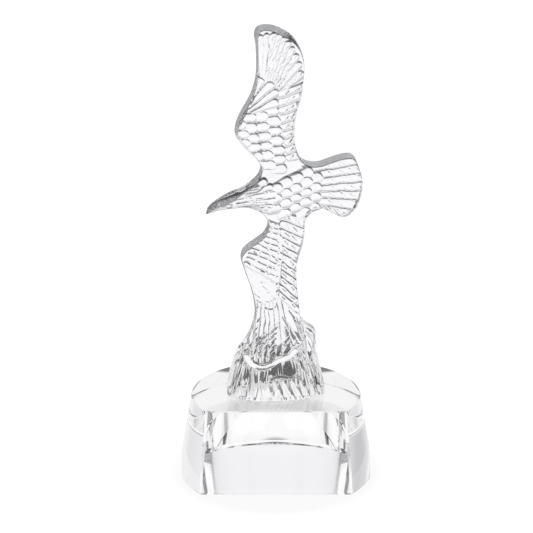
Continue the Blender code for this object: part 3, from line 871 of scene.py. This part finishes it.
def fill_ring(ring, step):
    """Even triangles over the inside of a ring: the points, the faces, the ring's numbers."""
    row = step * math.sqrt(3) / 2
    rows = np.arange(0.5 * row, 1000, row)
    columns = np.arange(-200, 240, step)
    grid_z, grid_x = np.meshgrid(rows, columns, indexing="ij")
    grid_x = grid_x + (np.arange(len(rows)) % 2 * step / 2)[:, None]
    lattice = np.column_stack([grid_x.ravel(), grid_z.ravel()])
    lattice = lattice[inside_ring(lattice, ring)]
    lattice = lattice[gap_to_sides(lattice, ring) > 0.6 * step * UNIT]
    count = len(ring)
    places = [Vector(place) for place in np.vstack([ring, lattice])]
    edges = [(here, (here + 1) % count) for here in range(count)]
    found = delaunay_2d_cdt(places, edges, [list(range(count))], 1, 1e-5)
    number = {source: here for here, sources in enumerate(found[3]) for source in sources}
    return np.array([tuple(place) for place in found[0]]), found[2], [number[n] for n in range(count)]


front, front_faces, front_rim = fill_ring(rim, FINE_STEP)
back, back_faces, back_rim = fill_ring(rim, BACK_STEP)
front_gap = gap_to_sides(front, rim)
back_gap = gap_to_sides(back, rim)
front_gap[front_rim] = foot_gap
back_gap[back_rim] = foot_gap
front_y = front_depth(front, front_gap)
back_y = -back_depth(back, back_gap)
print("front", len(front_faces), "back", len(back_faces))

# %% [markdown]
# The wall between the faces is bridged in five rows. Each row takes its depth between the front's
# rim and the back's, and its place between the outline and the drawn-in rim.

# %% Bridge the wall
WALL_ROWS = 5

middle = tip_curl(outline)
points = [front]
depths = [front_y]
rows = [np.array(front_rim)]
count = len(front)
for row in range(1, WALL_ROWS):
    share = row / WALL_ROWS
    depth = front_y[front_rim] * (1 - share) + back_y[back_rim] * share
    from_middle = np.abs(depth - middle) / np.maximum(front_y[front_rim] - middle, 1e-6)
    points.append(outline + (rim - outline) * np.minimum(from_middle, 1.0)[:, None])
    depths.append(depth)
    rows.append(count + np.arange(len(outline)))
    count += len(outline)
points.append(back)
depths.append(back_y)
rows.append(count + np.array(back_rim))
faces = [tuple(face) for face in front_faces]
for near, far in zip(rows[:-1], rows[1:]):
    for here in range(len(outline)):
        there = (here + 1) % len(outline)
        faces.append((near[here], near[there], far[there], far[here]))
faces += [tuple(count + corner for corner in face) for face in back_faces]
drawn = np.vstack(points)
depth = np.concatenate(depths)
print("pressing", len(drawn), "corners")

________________

[WHAT YOU WILL DO]
Quote each line of the data above exactly as written.

[EXERCISE RESPONSE]
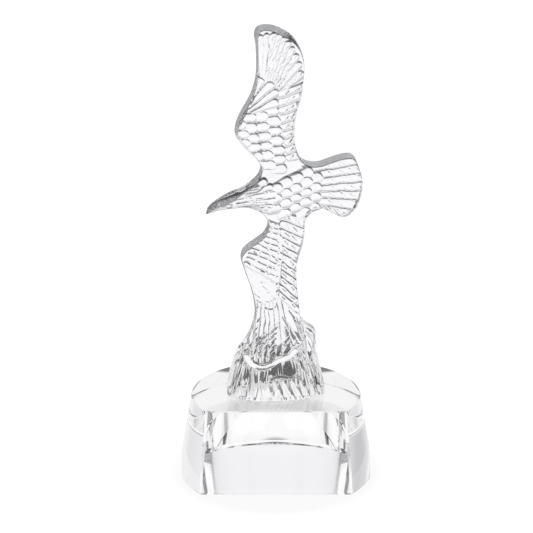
Continue the Blender code for this object: part 3, from line 871 of scene.py. This part finishes it.
def fill_ring(ring, step):
    """Even triangles over the inside of a ring: the points, the faces, the ring's numbers."""
    row = step * math.sqrt(3) / 2
    rows = np.arange(0.5 * row, 1000, row)
    columns = np.arange(-200, 240, step)
    grid_z, grid_x = np.meshgrid(rows, columns, indexing="ij")
    grid_x = grid_x + (np.arange(len(rows)) % 2 * step / 2)[:, None]
    lattice = np.column_stack([grid_x.ravel(), grid_z.ravel()])
    lattice = lattice[inside_ring(lattice, ring)]
    lattice = lattice[gap_to_sides(lattice, ring) > 0.6 * step * UNIT]
    count = len(ring)
    places = [Vector(place) for place in np.vstack([ring, lattice])]
    edges = [(here, (here + 1) % count) for here in range(count)]
    found = delaunay_2d_cdt(places, edges, [list(range(count))], 1, 1e-5)
    number = {source: here for here, sources in enumerate(found[3]) for source in sources}
    return np.array([tuple(place) for place in found[0]]), found[2], [number[n] for n in range(count)]


front, front_faces, front_rim = fill_ring(rim, FINE_STEP)
back, back_faces, back_rim = fill_ring(rim, BACK_STEP)
front_gap = gap_to_sides(front, rim)
back_gap = gap_to_sides(back, rim)
front_gap[front_rim] = foot_gap
back_gap[back_rim] = foot_gap
front_y = front_depth(front, front_gap)
back_y = -back_depth(back, back_gap)
print("front", len(front_faces), "back", len(back_faces))

# %% [markdown]
# The wall between the faces is bridged in five rows. Each row takes its depth between the front's
# rim and the back's, and its place between the outline and the drawn-in rim.

# %% Bridge the wall
WALL_ROWS = 5

middle = tip_curl(outline)
points = [front]
depths = [front_y]
rows = [np.array(front_rim)]
count = len(front)
for row in range(1, WALL_ROWS):
    share = row / WALL_ROWS
    depth = front_y[front_rim] * (1 - share) + back_y[back_rim] * share
    from_middle = np.abs(depth - middle) / np.maximum(front_y[front_rim] - middle, 1e-6)
    points.append(outline + (rim - outline) * np.minimum(from_middle, 1.0)[:, None])
    depths.append(depth)
    rows.append(count + np.arange(len(outline)))
    count += len(outline)
points.append(back)
depths.append(back_y)
rows.append(count + np.array(back_rim))
faces = [tuple(face) for face in front_faces]
for near, far in zip(rows[:-1], rows[1:]):
    for here in range(len(outline)):
        there = (here + 1) % len(outline)
        faces.append((near[here], near[there], far[there], far[here]))
faces += [tuple(count + corner for corner in face) for face in back_faces]
drawn = np.vstack(points)
depth = np.concatenate(depths)
print("pressing", len(drawn), "corners")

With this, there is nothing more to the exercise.